I’m midway producing Nikhil D’Souza’s album. He’s been one of my favorite songwriters since I heard his stuff, and he’s got a great voice too. Really looking forward to seeing it through, it’s shaping up great. I play in Alien Chutney with Vir Das, that’s always great fun. Shazneen Arethna resurrected Three Guys and a Girl, and it was nice to bring her songs to life. I played with Karsh Kale at the NH7 finale, and was super impressed with his musicianship. And such a great human being too. He’s just put together a band to play his stuff in India, and I’m stoked to be part of it. I do a fair bit of recording sessions, and have played live with Vishal-Shekhar and A.R. Rahman.

Who’s part of the band for the MBF gig and have you tailored your set to fit the blues theme of the festival?

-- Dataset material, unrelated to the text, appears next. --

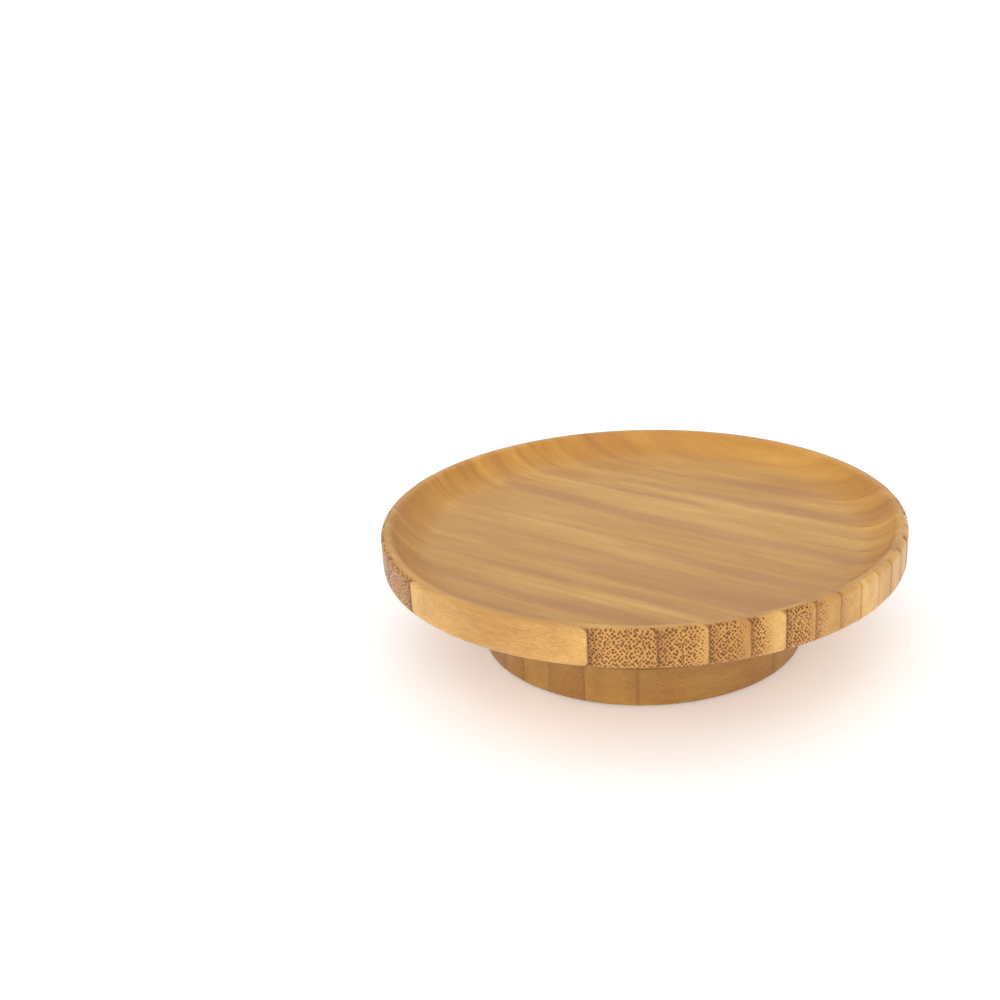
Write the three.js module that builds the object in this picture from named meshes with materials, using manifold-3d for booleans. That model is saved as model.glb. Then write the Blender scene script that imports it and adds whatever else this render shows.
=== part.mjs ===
// Small bamboo lazy susan: a dished turntable plate that spins on a ring bearing hidden in its foot.
// Millimetres, +Z up. The origin is on the table, under the middle of the foot.
import * as THREE from 'three';
import { mergeVertices } from 'three/addons/utils/BufferGeometryUtils.js';
import Module from 'manifold-3d';

const wasm = await Module();
wasm.setup();

// Bamboo stack, from the table up
const PAD_PROUD = 0.6; // how far the rubber pads hold the foot off the table
const FOOT_HEIGHT = 11.5;
const RUNNING_GAP = 0.5; // between the standing foot and the turning plate
const CONE_DROP = 15; // height of the plate's slanted underside
const RIM_HEIGHT = 10.4;
const FOOT_TOP = PAD_PROUD + FOOT_HEIGHT;
const PLATE_BOTTOM = FOOT_TOP + RUNNING_GAP;
const RIM_BOTTOM = PLATE_BOTTOM + CONE_DROP;
const PLATE_TOP = RIM_BOTTOM + RIM_HEIGHT;

// Plate
const PLATE_RADIUS = 75;
const PLATE_BOTTOM_RADIUS = 47;
const RIM_TOP_ROUND = 1.5;
const RIM_BOTTOM_ROUND = 1.8;
const LIP_WIDTH = 1.5; // from the rim's outer round to where the dish's wall would meet the top
const LIP_INNER_ROUND = 2; // softens that corner
const DISH_DEPTH = 7;
const DISH_WALL_WIDTH = 12; // the wall is one arc that runs smoothly into the flat floor
const DISH_FLOOR = PLATE_TOP - DISH_DEPTH;
const DISH_RADIUS = PLATE_RADIUS - RIM_TOP_ROUND - LIP_WIDTH;
const REGISTER_DEPTH = 0.8; // shallow recess that centres the bearing under the plate
const REGISTER_RADIUS = 26.5;

// Foot
const FOOT_RADIUS = 47;
const FOOT_EDGE_ROUND = 0.8;
const FOOT_BORE_RADIUS = 25; // the way in for the screws that hold the plate
const POCKET_RADIUS = 35.2;

// Ring bearing, 70 mm across and 8.5 mm high
const BEARING_HEIGHT = 8.5;
const BEARING_OUTER_RADIUS = 35;
const BEARING_INNER_RADIUS = 18;
const RACE_HEIGHT = 7;
const RACE_CHAMFER = 0.5;
const INNER_RACE_TOP = PLATE_BOTTOM + REGISTER_DEPTH;
const INNER_RACE_BOTTOM = INNER_RACE_TOP - RACE_HEIGHT;
const OUTER_RACE_BOTTOM = INNER_RACE_TOP - BEARING_HEIGHT;
const OUTER_RACE_TOP = OUTER_RACE_BOTTOM + RACE_HEIGHT;
const BALL_COUNT = 16;
const BALL_RADIUS = 1.75;
const BALL_PITCH_RADIUS = 27;
const BALL_HEIGHT = (INNER_RACE_BOTTOM + OUTER_RACE_TOP) / 2;
const RACE_GAP = 1.6; // between the two races' facing walls
const GROOVE_RADIUS = 1.9;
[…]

The band comprises of Sidd Coutto on drums and Johan Pais on bass. I’ve grown up playing music with these guys and it’s awesome that we’re still making music together. We may have a guest or two, but right now we’re really enjoying playing as a trio so we’ll have to see. Regarding setlists, you always tailor that to the crowd and the occasion. Luckily, all the new stuff is really bluesy and will fit right in. As long as people don’t expect a traditional 12 bar blues format, I think they’ll enjoy listening to us. I’m really looking forward to this one (smiles).